You’re certainly seeing that with audiences now with how engaged they are. What’s it been like sending out into the world in this moment?
Yeah, it’s been amazing. Right now we’re in our 11th week in cinemas in the UK and I never expected that because of course it’s tough on the British, but I’m feeling a lot of love from the U.K. for this film and interactions with audiences there have been really incredible, asking a lot of questions [with the film] taking people out of their comfort zone and [showing] that there’s another point of view of this story that needs to be told. I think it’s a story that people can understand from many, many communities. A lot of people tell me, the British also colonized us or the French and it’s definitely a story that many of us can relate to. Then within my own community, the fact that Palestinians are reacting so beautifully to the film, not just by choosing it to represent Palestine for the Oscars, but a lot of people are going to the cinema with their parents or grandparents and they’re watching it as a family.

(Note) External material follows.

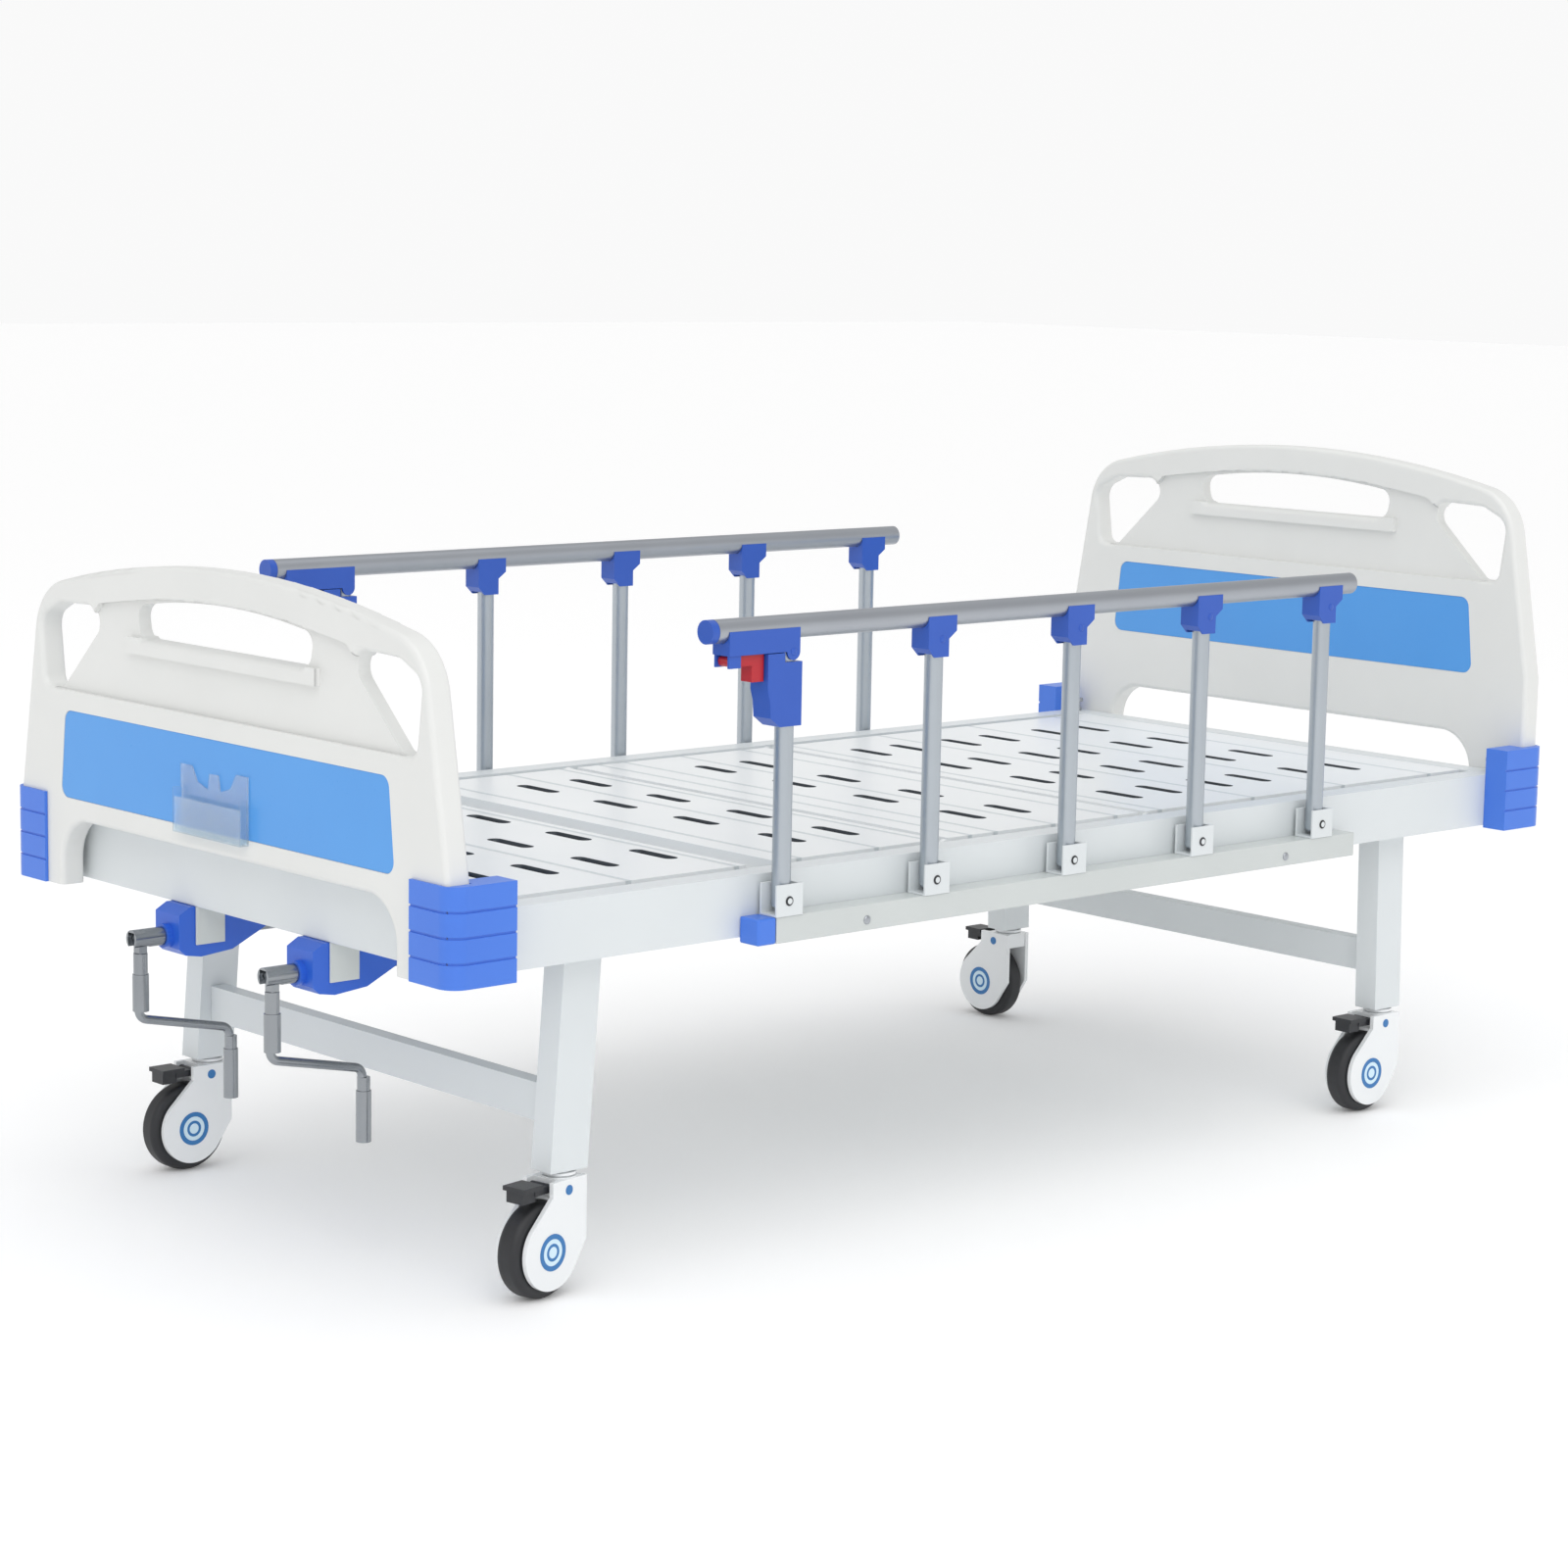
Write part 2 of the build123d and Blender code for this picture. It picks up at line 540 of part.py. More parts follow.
def crank_hub(y):
    """Add the tube on the screw's outer end, slotted for the tongue of the folding handle."""
    slot_end = KNUCKLE_X + 13
    rod("X", (y, SCREW_Z), HUB_R, KNUCKLE_X - 14, BOSS_START - 0.4)
    # journal that runs in the cowl's bore
    rod("X", (y, SCREW_Z), SCREW_R, BOSS_START - 1, SCREW_START - 0.4)
    rod("X", (y, SCREW_Z), HUB_R - 4, KNUCKLE_X - 15, slot_end, Mode.SUBTRACT)
    block((KNUCKLE_X - 15, slot_end), (y - 7.4, y + 7.4), (SCREW_Z - 14, SCREW_Z + 9), Mode.SUBTRACT)
    rod("Y", (KNUCKLE_X, SCREW_Z), PIVOT_R, y - HUB_R + 0.5, y + HUB_R - 0.5)


def crank_handle(y):
    """Add the folded handle: tongue and sleeve, bent arm and hand grip."""
    path = [(0, -60), (-4, -108), (138, -138), (142, -236)]
    with BuildLine(Plane((KNUCKLE_X, y, SCREW_Z), x_dir=(1, 0, 0), z_dir=(0, -1, 0))) as bend:
        FilletPolyline(*path, radius=14)
    with BuildSketch(Plane(bend.line @ 0, z_dir=bend.line % 0)) as bar:
        Circle(CRANK_ARM_R)
    sweep(bar.sketch, path=bend.line)
    rod("Y", (KNUCKLE_X, SCREW_Z), 7.5, y - 7, y + 7)
    block((KNUCKLE_X - 6, KNUCKLE_X + 6), (y - 7, y + 7), (SCREW_Z - 21, SCREW_Z))
    # sleeve in two steps, the lower one a little wider
    rod("Z", (KNUCKLE_X, y), 9.5, SCREW_Z - 50, SCREW_Z - 20)
    rod("Z", (KNUCKLE_X, y), 11.0, SCREW_Z - 98, SCREW_Z - 48)
    rod("Z", (KNUCKLE_X + 141, y), 8.5, SCREW_Z - 170, SCREW_Z - 150)
    rod("Z", (KNUCKLE_X + 141, y), 10.0, SCREW_Z - 236, SCREW_Z - 168)
    rod("Y", (KNUCKLE_X, SCREW_Z), PIVOT_BORE_R, y - 14, y + 14, Mode.SUBTRACT)


for name, y in (("back", -CRANK_Y), ("leg", CRANK_Y)):
    with BuildPart() as hub:
        crank_hub(y)
    save(hub, f"crank_hub_{name}")
    with BuildPart() as handle:
        crank_handle(y)
    save(handle, f"crank_handle_{name}")

# ---------------------------------------------------------------- side rails

with BuildPart() as rail_base_bars:
    for span in sides(BEAM_OUTER + GAP, BAR_OUTER):
        box_tube_x((BAR_START + 32 + GAP, BAR_END), span, (BAR_BOTTOM, BAR_TOP), 2.5)
save(rail_base_bars, "rail_base_bars")

with BuildPart() as rail_bar_caps:
    for span in sides(BEAM_OUTER + GAP, BAR_OUTER):
        block((BAR_START, BAR_START + 32), span, (BAR_BOTTOM, BAR_TOP))
save(rail_bar_caps, "rail_bar_caps")

with BuildPart() as rail_clevises:
    for y in (-RAIL_Y, RAIL_Y):
        for x in POST_X:
            block((x - 22, x + 24), (y - CHEEK_OUT, y + CHEEK_OUT), (BAR_TOP + GAP, 510))
            # the socket is open towards the foot so that the post can fold that way
            block((x - 23, x + 19), (y - CHEEK_IN, y + CHEEK_IN), (471, 511), Mode.SUBTRACT)
            rod("Y", (x, PIVOT_LOW_Z), PIVOT_R, y - CHEEK_OUT - 2.0, y + CHEEK_OUT + 2.0)
save(rail_clevises, "rail_clevises")

for side_name, y in (("near", -RAIL_Y), ("far", RAIL_Y)):
    for index, x in enumerate(POST_X, start=1):
        with BuildPart() as post:
            rod("Z", (x, y), POST_R, POST_BOTTOM, POST_TOP)
            chamfer(post.edges().filter_by(GeomType.CIRCLE), 4)
            for pivot_z in (PIVOT_LOW_Z, PIVOT_HIGH_Z):
                rod("Y", (x, pivot_z), PIVOT_BORE_R, y - 14, y + 14, Mode.SUBTRACT)
            # hollow between the two pivots
            rod("Z", (x, y), POST_R - 1.5, PIVOT_LOW_Z + 20, PIVOT_HIGH_Z - 20, Mode.SUBTRACT)
        save(post, f"rail_post_{side_name}_{index}")

    with BuildPart() as rail_tube:
        rod("X", (y, TUBE_Z), TUBE_R, TUBE_START, TUBE_END)
        rod("X", (y, TUBE_Z), TUBE_R - TUBE_WALL, TUBE_START - 1, TUBE_END + 1, Mode.SUBTRACT)
    save(rail_tube, f"rail_tube_{side_name}")

    with BuildPart() as brackets:
        for x in POST_X[1:]:
            with BuildSketch(Plane.XZ.offset(-y - CHEEK_OUT)):
                with BuildLine():
                    Polyline((x - 26, TUBE_Z), (x - 26, 800), (x - 14, 788), (x + 12, 788), (x + 12, 812),
                             (x + 26, 822), (x + 26, TUBE_Z), close=True)
                make_face()
            extrude(amount=2 * CHEEK_OUT)
            block((x - 18, x + 27), (y - CHEEK_IN, y + CHEEK_IN), (787, TUBE_Z - TUBE_R), Mode.SUBTRACT)
            rod("Y", (x, PIVOT_HIGH_Z), PIVOT_R, y - CHEEK_OUT, y + CHEEK_OUT)
        # longer saddle that carries the release lever and the first post
        x = POST_X[0]
        block((x - 109, x + 11), (y - CHEEK_OUT, y + CHEEK_OUT), (812, TUBE_Z))
        rod("Y", (x, PIVOT_HIGH_Z), 11.0, y - CHEEK_OUT, y + CHEEK_OUT)
        block((x - 18, x + 27), (y - CHEEK_IN, y + CHEEK_IN), (787, TUBE_Z - TUBE_R), Mode.SUBTRACT)
        rod("Y", (x, PIVOT_HIGH_Z), PIVOT_R, y - CHEEK_OUT, y + CHEEK_OUT)
        rod("X", (y, TUBE_Z), TUBE_R + GAP, TUBE_START - 20, TUBE_END + 20, Mode.SUBTRACT)
        for lever_ear in (-1, 1):
            ear_y = sorted((y + lever_ear * 11.0, y + lever_ear * 14.5))
            block((x - 108, x - 88), ear_y, (796, 812.5))
        rod("Y", (x - 98, 804), 3.0, y - 12, y + 12)
        # round nose cap closing the tube at the foot end
        rod("X", (y, TUBE_Z), TUBE_R, TUBE_START - 12, TUBE_START - GAP)
        rod("X", (y, TUBE_Z), TUBE_R - TUBE_WALL - GAP, TUBE_START - 1, TUBE_START + 12)
    save(brackets, f"rail_brackets_{side_name}")

    with BuildPart() as housing:
        x = POST_X[0]
        with BuildSketch(Plane.XZ.offset(-y - 17)):
            with BuildLine():
                Polyline((x - 44, 811), (x - 15, 811), (x - 15, 799), (x + 14.5, 799), (x + 14.5, 716),
                         (x - 22, 716), (x - 38, 728), (x - 40, 750), (x - 44, 764), close=True)
            make_face()
        extrude(amount=34)
        rod("Z", (x, y), POST_R + GAP, 700, 830, Mode.SUBTRACT)
    save(housing, f"latch_housing_{side_name}")

    with BuildPart() as lever:
        rod("Y", (x - 98, 804), 7.0, y - 10.5, y + 10.5)
        block((x - 98, x - 46), (y - 10.5, y + 10.5), (797, 811))
        block((x - 66, x - 46), (y - 10.5, y + 10.5), (776, 798))
        rod("Y", (x - 98, 804), 3.06, y - 12, y + 12, Mode.SUBTRACT)
    save(lever, f"release_lever_{side_name}")

# ------------------------------------------------------------------- casters


def caster_fork():
    """Add the swivel head, the two teardrop covers, the axle and the pedal pin."""
    for side in (-1, 1):
        near, far = sorted((side * COVER_IN, side * COVER_OUT))
        with BuildSketch(Plane.XZ.offset(-far)) as cover:
            with Locations((-CASTER_TRAIL, WHEEL_R)):
                Circle(50)
            with Locations((2, 110)):
                Rectangle(44, 84)
            make_hull()
            # ledge that carries the brake pedal
            with Locations((-28, 140)):
                Rectangle(24, 24)
        extrude(cover.sketch, amount=far - near)
    block((-26, 22), (-COVER_IN - 1, COVER_IN + 1), (128, 152))
    # stepped swivel head, with a gap between its two rings
    rod("Z", (0, 0), 24.0, 150, 153)
    rod("Z", (0, 0), 18.0, 152, 155)
    rod("Z", (0, 0), 22.0, 154.5, 158)
    rod("Z", (0, 0), 16.0, 157, LEG_BOTTOM - 0.4)
    rod("Y", (-CASTER_TRAIL, WHEEL_R), AXLE_R, -COVER_IN - 1, COVER_IN + 1)
    rod("Y", (-33, 142), 3.0, -COVER_IN - 1, COVER_IN + 1)


def caster_wheel():
    """Add the wheel: a rounded tyre on a hub with a running bore."""
    with BuildSketch(Plane.XY) as section:
        with Locations((WHEEL_R / 2, 0)):
            Rectangle(WHEEL_R, 2 * WHEEL_HALF)
        fillet(section.vertices().group_by(Axis.X)[-1], 10)
    revolve(section.sketch, axis=Axis.Y)
    rod("Y", (0, 0), AXLE_BORE_R, -30, 30, Mode.SUBTRACT)


def caster_pedal():
    """Add the brake pedal: hinged plate and raised toe piece."""
    rod("Y", (-33, 142), 5.5, -17, 17)
    block((-62, -33), (-15, 15), (137, 146))
    # broad toe plate above, and the brake shoe reaching down over the tyre
    block((-86, -50), (-18.5, 18.5), (145, 151))
    block((-84, -60), (-14, 14), (130, 146))
    rod("Y", (-33, 142), 3.06, -20, 20, Mode.SUBTRACT)


for name, swivel_x, swivel_y, yaw in CASTERS:
    place = Location((swivel_x, swivel_y, 0), (0, 0, yaw))
    wheel_place = place * Location((-CASTER_TRAIL, 0, WHEEL_R))
    for label, shape, location in (
        ("caster_fork", caster_fork, place),
        ("caster_wheel", caster_wheel, wheel_place),
        ("brake_pedal", caster_pedal, place),
    ):
        with BuildPart() as piece:
            shape()
        piece.part.location = location
        save(piece, f"{label}_{name}")
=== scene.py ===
import json
from math import cos, pi, radians, sin

import bmesh
import bpy
from mathutils import Matrix, Vector


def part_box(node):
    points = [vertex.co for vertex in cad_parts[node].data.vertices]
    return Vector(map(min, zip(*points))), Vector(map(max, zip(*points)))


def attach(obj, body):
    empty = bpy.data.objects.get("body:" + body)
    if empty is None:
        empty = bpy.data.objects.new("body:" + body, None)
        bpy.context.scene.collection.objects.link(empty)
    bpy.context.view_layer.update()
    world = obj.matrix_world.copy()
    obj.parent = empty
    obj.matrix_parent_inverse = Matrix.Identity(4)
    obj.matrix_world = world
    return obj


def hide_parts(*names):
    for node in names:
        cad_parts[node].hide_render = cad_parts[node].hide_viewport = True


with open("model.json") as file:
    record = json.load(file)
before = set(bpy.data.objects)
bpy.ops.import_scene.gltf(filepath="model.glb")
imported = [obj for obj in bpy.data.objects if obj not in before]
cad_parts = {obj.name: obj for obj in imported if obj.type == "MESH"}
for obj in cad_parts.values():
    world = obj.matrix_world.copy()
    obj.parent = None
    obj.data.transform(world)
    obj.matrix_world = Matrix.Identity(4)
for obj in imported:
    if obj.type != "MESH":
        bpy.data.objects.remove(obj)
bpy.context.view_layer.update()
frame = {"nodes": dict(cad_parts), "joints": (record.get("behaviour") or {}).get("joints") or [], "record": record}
NODES = frame["nodes"]
MM = 0.001


# ------------------------------------------------------------ small helpers

def colour(hex_code):
    """An sRGB hex colour as the linear RGBA that a shader socket takes."""
    parts = [int(hex_code[i:i + 2], 16) / 255 for i in (1, 3, 5)]
    linear = [c / 12.92 if c <= 0.04045 else ((c + 0.055) / 1.055) ** 2.4 for c in parts]
    return (*linear, 1.0)


def add_node(tree, kind, links=None, **settings):
    """Add a node: settings named after a socket or a property, links as {socket: source socket}."""
    item = tree.nodes.new(kind)
    for name, value in settings.items():
        if hasattr(item, name):
            setattr(item, name, value)
        else:
            item.inputs[name.replace("_", " ")].default_value = value
    for socket, source in (links or {}).items():
        tree.links.new(source, item.inputs[socket])
    return item


def new_material(name):
    """An empty node material: returns the material, its tree and its Principled shader."""
    material = bpy.data.materials.new(name)
    material.use_nodes = True
    tree = material.node_tree
    tree.nodes.clear()
    shader = add_node(tree, "ShaderNodeBsdfPrincipled")
    output = add_node(tree, "ShaderNodeOutputMaterial")
    tree.links.new(shader.outputs["BSDF"], output.inputs["Surface"])
    return material, tree, shader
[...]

Just the other day, a woman wrote to me saying, “My father has never talked about our past, all the trauma he lived through, that he became a refugee. And he watched your film and suddenly it’s unlocked something. He’s talking all the time, telling the family all these stories that we’ve never heard before.” I’m getting a lot of feedback like that from people [whose] parents or grandparents are suddenly talking about something that generation never talked about because it’s hard with any generation to talk about trauma. So that’s been really special.
“Palestine 36” will open on February 13th in Los Angeles and New York before expanding in the U.S. and Canada.